Updated:  12 January 2011 

"Tin Pan Alley" was the name given to the temporary market stalls erected by Plymouth City Council in Drake Street, between the "back of the Market" and Old Town Street.  These were for the use of former stallholders who had been displaced from the Pannier Market, presumably by the likes of Messrs Marks & Spencer and F W Woolworth.

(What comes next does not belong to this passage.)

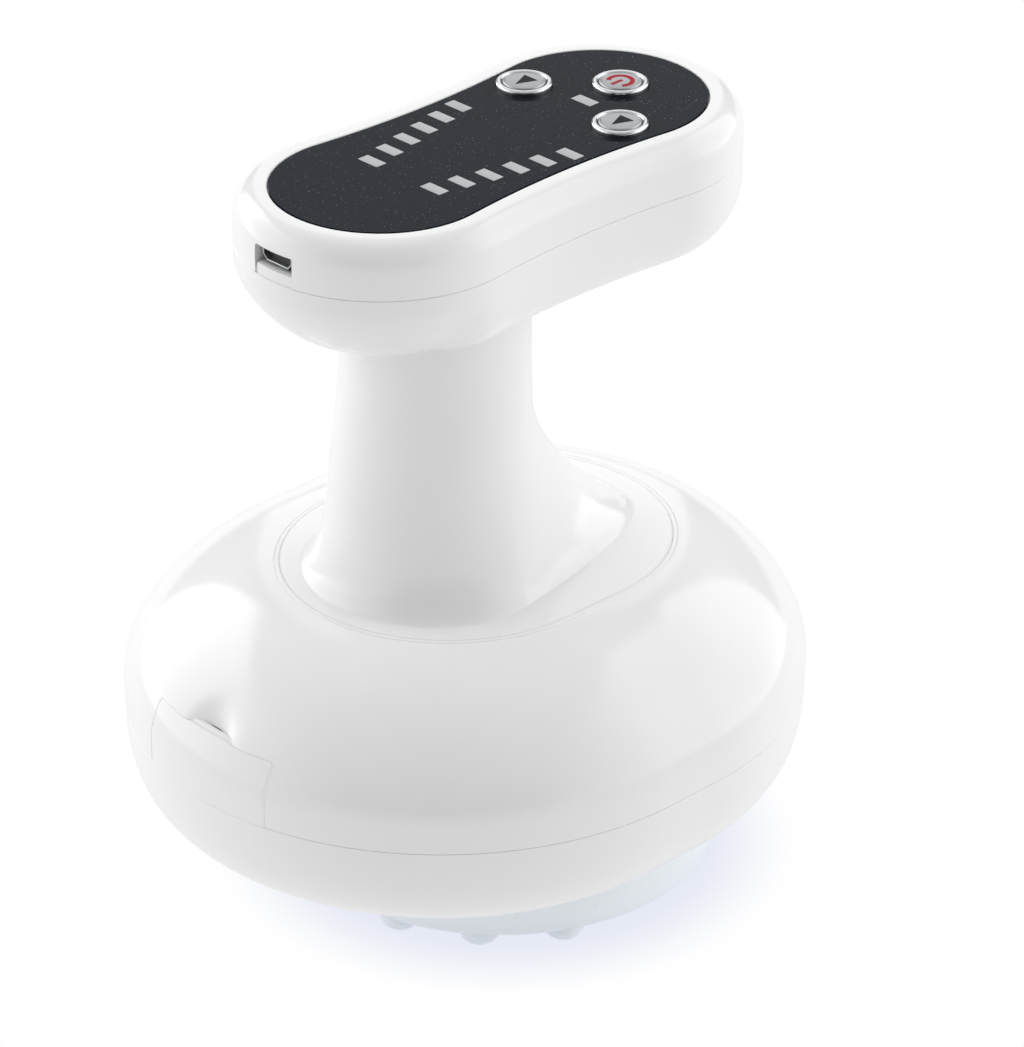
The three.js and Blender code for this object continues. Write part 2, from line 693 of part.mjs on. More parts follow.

Work started on erecting the stalls at the beginning of October 1941, having been delayed by the need to secure a licence to obtain the necessary steel.  Not surprisingly, the traders were not happy about it, however.  They felt that by the Council doing the work it was jeopardising the rights and liberties of the owners of the sites.  Some local authorities had erected corrugated-iron sheds for their traders, free of cost, and they themselves could have erected their own at a cost of £100 each.  The stallholders claimed that by the Council doing the work it 'deprives the owners of liberty of action and the right to deal with their own property'.  They even criticised the closure of Drake Street to become a Market as the problem could have been solved easily by knocking down the northern wall of the Pannier Market into the former Sugar Refinery.  [1]

Demolition started on February 11th 1952.  [2]


Sources (incomplete):

[1]  "Drake-street Traders Say Why they Object to Market 'Refugees'", Western Evening Herald, Plymouth, October 8th 1941.

[2]  Western Evening Herald, Plymouth, February 11th 1952.